Dear Ladies and Gentlemen,

the Admiral gave the following speech to an English speeking audience after he retired from the Bundesmarine in or around 1970; I don`t know the exact time and occasion as to when it was given.

Maybe one of our moderators wants to put this at a "special section of our forum.

Manning and Training the U-Boat Fleet

By Konteradmiral Erich Topp (Retd).

I should like to say a few words about the training organisation. Based at Kiel the 'Higher Command of Submarine Training' was responsible for training several Divisions and Flotillas in all aspects of submarine warfare, including both material and personnel. Learning about the boat as a whole was the premise for developing it into a combat ready and powerful instrument to be put into the hands of a purposeful commanding officer.

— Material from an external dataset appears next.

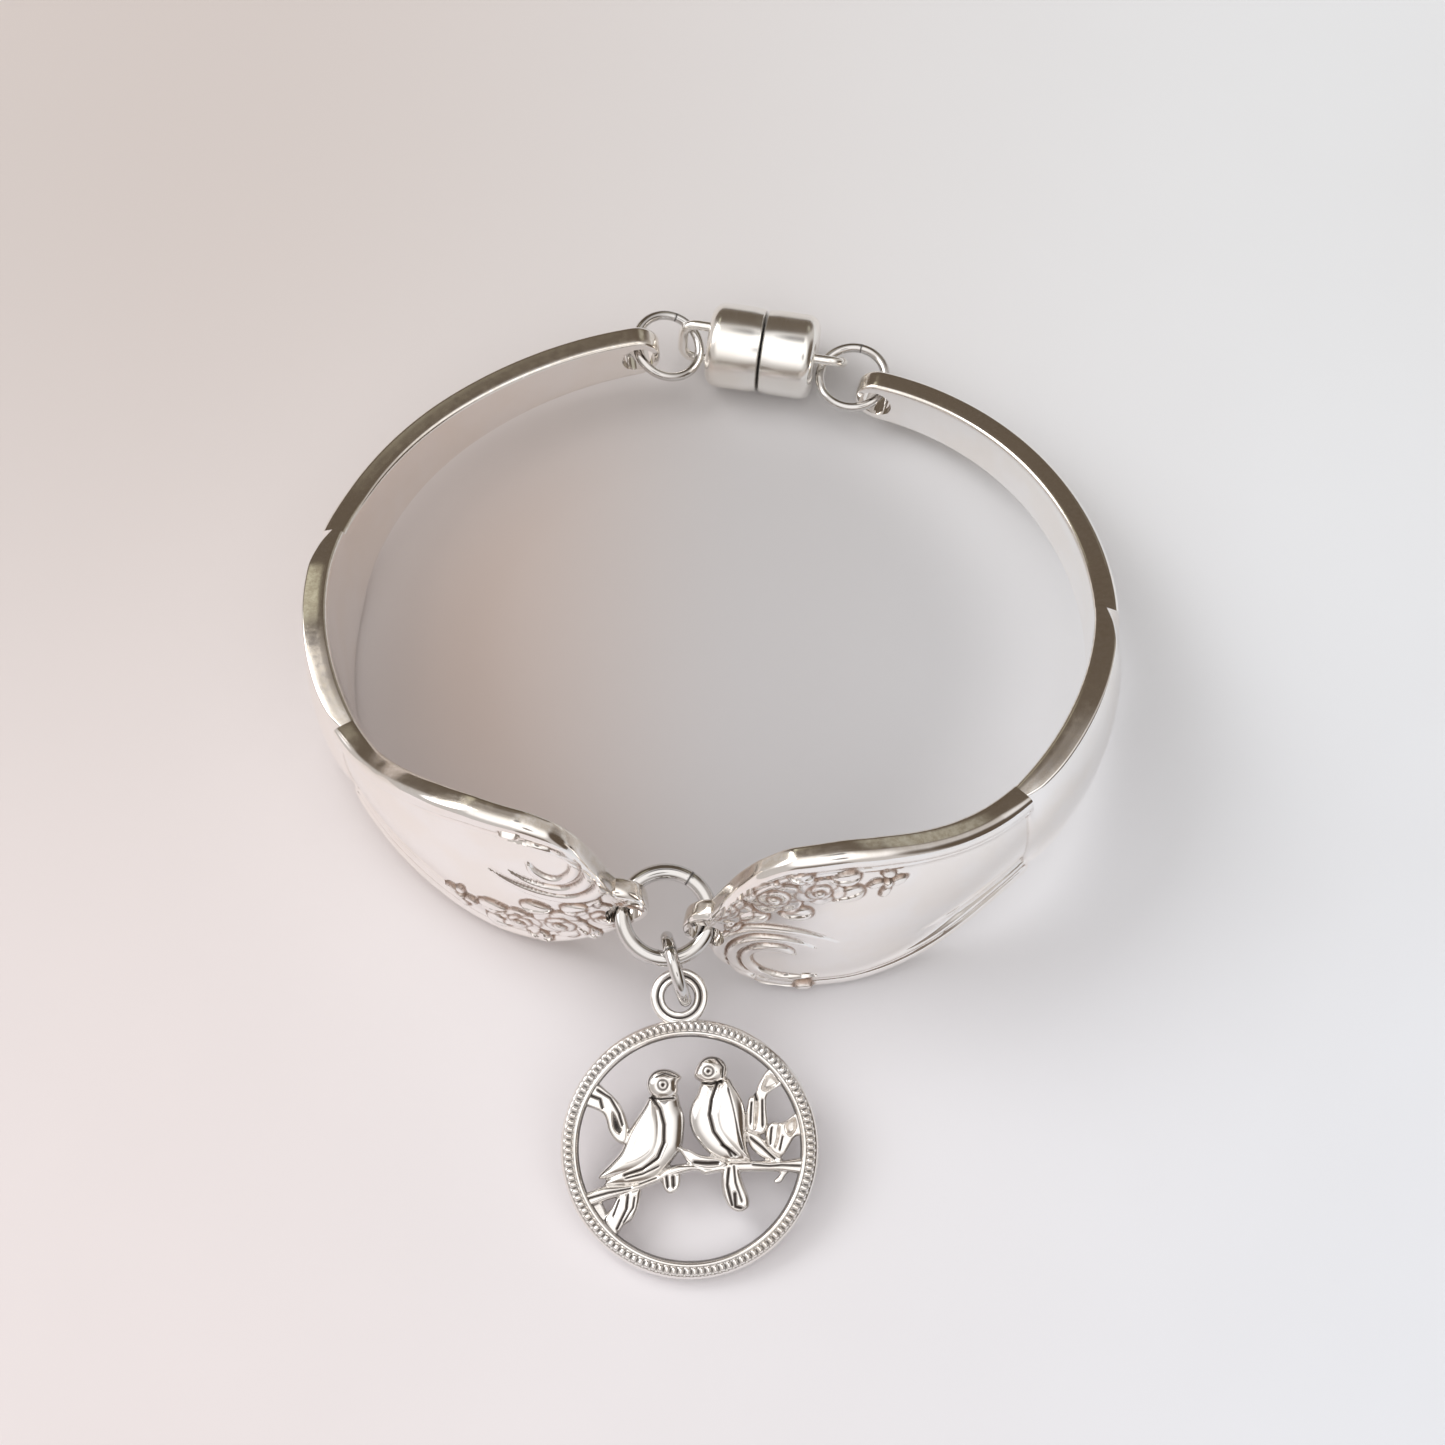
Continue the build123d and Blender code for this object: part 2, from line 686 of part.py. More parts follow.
# Each back ring runs through an end hole and the middle of a clasp loop
right_link = clasp_frame.from_local_coords(Vector(chain_half, 0, 0))
left_link = clasp_frame.from_local_coords(Vector(-chain_half, 0, 0))
back_ring_right = ring(
    tilted_plane((right_link + right_end) / 2, right_end - right_link, right_ring_tilt),
    back_ring_diameter, back_ring_wire,
)
back_ring_left = ring(
    tilted_plane((left_link + left_end) / 2, left_end - left_link, left_ring_tilt),
    back_ring_diameter, back_ring_wire,
)

# The charm ring hangs on the front ring and holds the bail
place = math.radians(charm_ring_place)
to_wire = front_plane.x_dir * math.sin(place) - front_plane.y_dir * math.cos(place)
front_wire = front_plane.origin + to_wire * (front_mean / 2)
charm_room = charm_ring_diameter / 2 - charm_ring_wire
ring_play = charm_ring_hang_share * (charm_room - front_ring_wire / 2)
charm_ring_centre = front_wire + Vector(*charm_ring_hang).normalized() * ring_play
charm_ring = ring(
    Plane(charm_ring_centre, z_dir=Vector(*charm_ring_axis)), charm_ring_diameter, charm_ring_wire
)
bail_mean = (bail_diameter + bail_hole) / 4
bail_top = charm_ring_centre + Vector(*bail_hang).normalized() * (bail_hang_share * charm_room)

# The charm lies with its lower rim on the floor and its bail in the charm ring
bail_reach = bail_rise + bail_mean
rim_reach = charm_diameter / 2
lying = math.asin((bail_top.Z - charm_thickness / 2) / (bail_reach + rim_reach))
spin = math.radians(charm_turn)
charm_up = Vector(-math.sin(spin) * math.cos(lying), math.cos(spin) * math.cos(lying), math.sin(lying))
charm_right = Vector(math.cos(spin), math.sin(spin), 0)
charm_plane = Plane(bail_top - charm_up * bail_reach, x_dir=charm_right, z_dir=charm_right.cross(charm_up))
bird_charm = charm_plane * charm()
bird_charm = Pos(0, 0, on_floor(bird_charm)) * bird_charm

nodes = {
    "left_handle": handles["left_handle"],
    "right_handle": handles["right_handle"],
    "front_ring": front_ring,
    "charm_ring": charm_ring,
    "bird_charm": bird_charm,
    "back_ring_left": back_ring_left,
    "back_ring_right": back_ring_right,
    "clasp_left": clasp_left,
    "clasp_right": clasp_right,
}

# The origin is the middle of the whole bracelet's box, on the floor
boxes = [shape.bounding_box() for shape in nodes.values()]
middle_x = (min(box.min.X for box in boxes) + max(box.max.X for box in boxes)) / 2
middle_y = (min(box.min.Y for box in boxes) + max(box.max.Y for box in boxes)) / 2
for name, shape in nodes.items():
    export_step(Pos(-middle_x, -middle_y, 0) * shape, "parts/" + name + ".step")
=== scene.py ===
import bmesh
import bpy
import math
import numpy as np
from mathutils import Matrix, Vector


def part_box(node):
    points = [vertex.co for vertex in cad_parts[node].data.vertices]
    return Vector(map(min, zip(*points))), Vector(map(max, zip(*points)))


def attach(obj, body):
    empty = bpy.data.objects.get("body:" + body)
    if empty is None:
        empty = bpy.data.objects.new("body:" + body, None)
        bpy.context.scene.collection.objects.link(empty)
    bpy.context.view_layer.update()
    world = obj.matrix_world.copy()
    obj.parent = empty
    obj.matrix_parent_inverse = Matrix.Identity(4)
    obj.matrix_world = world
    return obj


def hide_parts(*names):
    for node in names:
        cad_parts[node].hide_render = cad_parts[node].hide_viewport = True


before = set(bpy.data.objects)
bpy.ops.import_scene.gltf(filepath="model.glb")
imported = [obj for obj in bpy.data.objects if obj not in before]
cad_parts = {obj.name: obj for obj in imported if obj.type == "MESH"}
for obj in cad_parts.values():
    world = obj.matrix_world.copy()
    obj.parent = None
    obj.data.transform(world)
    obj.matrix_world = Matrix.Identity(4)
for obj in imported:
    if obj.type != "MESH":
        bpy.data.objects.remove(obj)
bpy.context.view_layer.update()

# Pieces are made in millimetres and scaled to metres when they are placed
MILLIMETRE = 0.001

# Spoon handles
handle_length = 84.7
broad_length = 28.8
lens_length = 19.8
broad_width = 20.2
lens_width = 12.2
shank_wide = 9.2
shank_end_width = 4.4
thickness = 2.0
edge_round = 0.32
tip_radius = 2.9
tip_hole_diameter = 2.8
end_hole_diameter = 2.8
hole_setback = 1.95
right_tip_drop = 2.1
left_tip_drop = -1.7

# How each handle is bent: share of its length and turn in degrees
RIGHT_BENDS = ((0.10, 13.9), (0.12, 17.3), (0.14, 29.0), (0.20, 36.3), (0.22, 39.2), (0.22, 41.3))
LEFT_BENDS = ((0.10, 19.5), (0.12, 21.9), (0.14, 28.2), (0.20, 35.9), (0.22, 41.1), (0.22, 32.3))
right_heading = -11.3
left_heading = 185.0
right_lean = (-2.1, 8.8)
left_lean = (-5.0, 6.4)
front_slope = -14.0

# Broad end: place as a share of its length, half widths as shares of
# broad_width, edge and crown as shares of thickness, share of the tip's drop
BROAD_SECTIONS = (
    (0.085, 0.155, 0.155, 0.84, 0.02, 1.00),
    (0.120, 0.230, 0.290, 0.85, 0.05, 0.70),
    (0.165, 0.305, 0.425, 0.86, 0.08, 0.35),
    (0.230, 0.385, 0.510, 0.88, 0.12, 0.10),
    (0.320, 0.447, 0.545, 0.92, 0.15, 0.00),
    (0.430, 0.456, 0.548, 0.96, 0.17, 0.00),
    (0.550, 0.424, 0.515, 1.00, 0.18, 0.00),
    (0.670, 0.372, 0.452, 1.00, 0.18, 0.00),
    (0.785, 0.327, 0.372, 1.00, 0.18, 0.00),
    (0.895, 0.296, 0.309, 1.00, 0.18, 0.00),
    (1.000, 0.282, 0.282, 1.00, 0.18, 0.00),
)

# Lens: place as a share of its length, half width, edge and crown
LENS_SECTIONS = (
    (0.00, 0.450, 0.66, 0.44),
    (0.09, 0.465, 0.88, 0.40),
    (0.22, 0.480, 0.97, 0.38),
    (0.50, 0.500, 1.00, 0.38),
    (0.78, 0.475, 0.97, 0.36),
    (0.91, 0.440, 0.80, 0.40),
    (1.00, 0.410, 0.56, 0.46),
)

# Shank: place as a share of its length, spread of its width, crown
SHANK_SECTIONS = (
    (0.00, 1.00, 0.14),
    (0.16, 0.57, 0.12),
    (0.42, 0.27, 0.09),
    (0.70, 0.10, 0.06),
    (1.00, 0.00, 0.03),
)

# Border of the broad end: depth at each inset from the edge
BORDER = (
    (0.0, 0.0), (0.9, 0.03), (1.15, -0.03), (1.4, -0.2), (1.55, -0.26),
    (1.75, -0.14), (1.95, -0.12), (2.2, -0.22), (2.6, -0.25), (4.0, -0.25),
)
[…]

The training of enlisted men, engineering ratings, Petty Officers, Midshipmen and officers in diving, surfacing, submerged attack at periscope depth, surface attack during the night, with torpedoes and gun was organised and followed the same pattern and rules used by all navies. I will confine myself to saying a few words about the tactical training of submarine crews, because - to my knowledge - the German submarine service placed a special emphasis on this. I have been in command of the Tactical Flotilla in Gotenhafen and can refer to this part of the training on the basis of my own experience.

The 27th Submarine Flotilla was composed of:

Six or more merchant ships, forming a convoy.
Three auxiliary vessels
Four Motor Torpedo Boats, forming an anti submarine screen.
Three Minesweepers
A squadron of combat aircraft protected the convoy acting as a combat air patrol.

Every fortnight 10-14 submarines, which had successfully passed the technical and weapons training, assembled with the Tactical Flotilla. Under war conditions they attacked the convoy that was operating in the Baltic See between Bornholm and Gotland. War conditions meant under all weather conditions, day and night. Compared with the convoy scenario in the Atlantic, the training attack operations in the Baltic took place in a relatively small area. Several cases of damage and the loss of two boats occurred in five years of tactical training.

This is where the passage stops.